Dimanche 14 janvier, plus d’un millier de personnes bravèrent le froid mordant de ces derniers jours. L’appel national lancé par le collectif « marche des solidarités » il y a quelques jours, résonna jusqu’à Nantes. D’abord timide, la manifestation vit ses rangs grossir au fur et à mesure des prises de paroles. Les organisations de soutien s’étaient rejointes à l’initiative des collectifs de sans-papiers qui dénonçaient « la loi la plus régressive et la plus raciste depuis 40 ans ».
« On peut tout de même se réjouir d’une victoire idéologique du rassemblement national » s’enorgueillissait Marine le Pen, ne laissant aucun doute quant au caractère raciste et xénophobe du texte.
« On s’enfonce continuellement dans des lois racistes depuis quelques temps, ça devient un problème parce qu’on rentre dans une norme qui ne l’était pas il y a vingt ans. » s’inquiète Lancelot, présent dès le début de la manifestation. Les politiques et les médias s’échinent à avancer que l’immigration nous coûte de l’argent. Certes, mais en plus d’équilibrer les dépenses et de participer aux cotisations, l’immigration a plutôt tendance à rapporter à l’Etat selon les chiffres de l’OCDE (organisation de coopération et de développement économiques, ndlr)*.
Pas de parcours classique pour cette fois, la tête de cortège emprunte d’emblée la longue rue de Strasbourg pour rejoindre le croisement de 50 Otages. L’envie d’innover le parcours entraînera le mouvement vers Saint Nicolas, avant de s’engouffrer dans le passage Pommeraye plutôt que de continuer sagement vers Commerce. Les échos des chants et des slogans dans ce lieu mythique nantais donnent le sourire à l’ensemble des manifestant·es. « So-so-so, solidarité, avec les sans papiers, du monde entier » ou « de l’air, de l’air, ouvrez les frontières, la méditerranée est un cimetière », des paroles plus que d’actualité après que cinq jeunes adultes aient perdu la vie dans la nuit de samedi, au large des côtes du Pas-de-Calais.
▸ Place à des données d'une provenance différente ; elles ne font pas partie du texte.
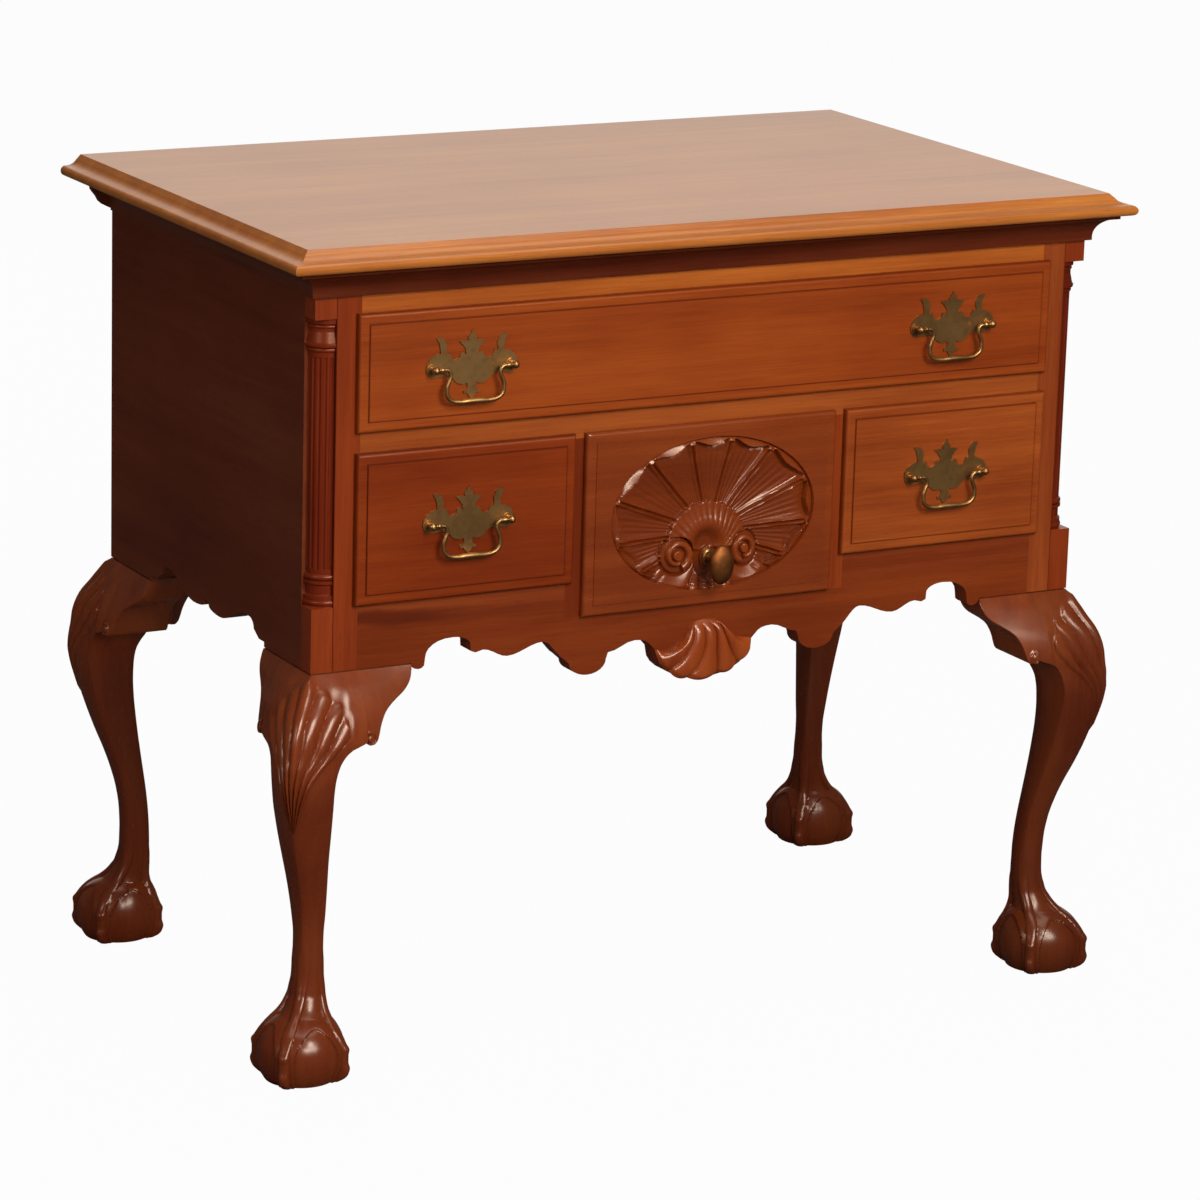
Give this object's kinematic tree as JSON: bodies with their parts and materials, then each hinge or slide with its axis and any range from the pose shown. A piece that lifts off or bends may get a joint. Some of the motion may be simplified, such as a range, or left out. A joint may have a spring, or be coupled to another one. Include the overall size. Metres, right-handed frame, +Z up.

Dans les rangs, des familles et des groupes d’ami·es qui ont fait le déplacement pour venir s’exprimer. « C’est un peu triste, depuis les lois retraites il y a vraiment moins de monde aux mobilisations, je comprends qu’avec tous les 49.3 qui passent on puisse avoir l’impression que ça ne sert à rien, mais si plus personne ne vient, c’est eux (le gouvernement, ndlr) qui auront gagné et sans une once de protestation » nous confie Gérard, retraité depuis peu, se réjouissant tout de même que le rassemblement soit festif et investi.
Remise en cause du droit du sol, conditions plus poussées pour les prestations sociales, déchéance de nationalité, durcissement du regroupement familial, caution financière pour les étudiant·es étranger·es, niveau de langue « A2 » requis, sont parmi les articles adoptés par le Parlement. « On fait tous partie d’une même espèce qui constitue l’humanité, on devrait tous s’entraider et encore plus pour les personnes qui ont vécus des situations catastrophiques comme la guerre, ce qui est l’exact contraire de la loi qu’ils veulent faire passer, c’est pour ça que je suis là, pour afficher mon désaccord » explique Charlotte.
La manifestation finira là où elle a commencé, au miroir d’eau. Un tramway sera joyeusement tagué, avant que chacun ne reparte de son côté.
La loi est actuellement en révision auprès du Conseil Constitutionnel après qu’une soixantaine de député·es l’ait saisi. Le 25 janvier, il statuera sur l’atteinte, ou non, aux droits et libertés fondamentales. « Espérons qu’il existe encore de l’humanité dans le cœur de nos politiques » souhaite Leïla. Le prochain rendez-vous est donné par les syndicats le 21 janvier pour tenter de faire porter leur voix une dernière fois.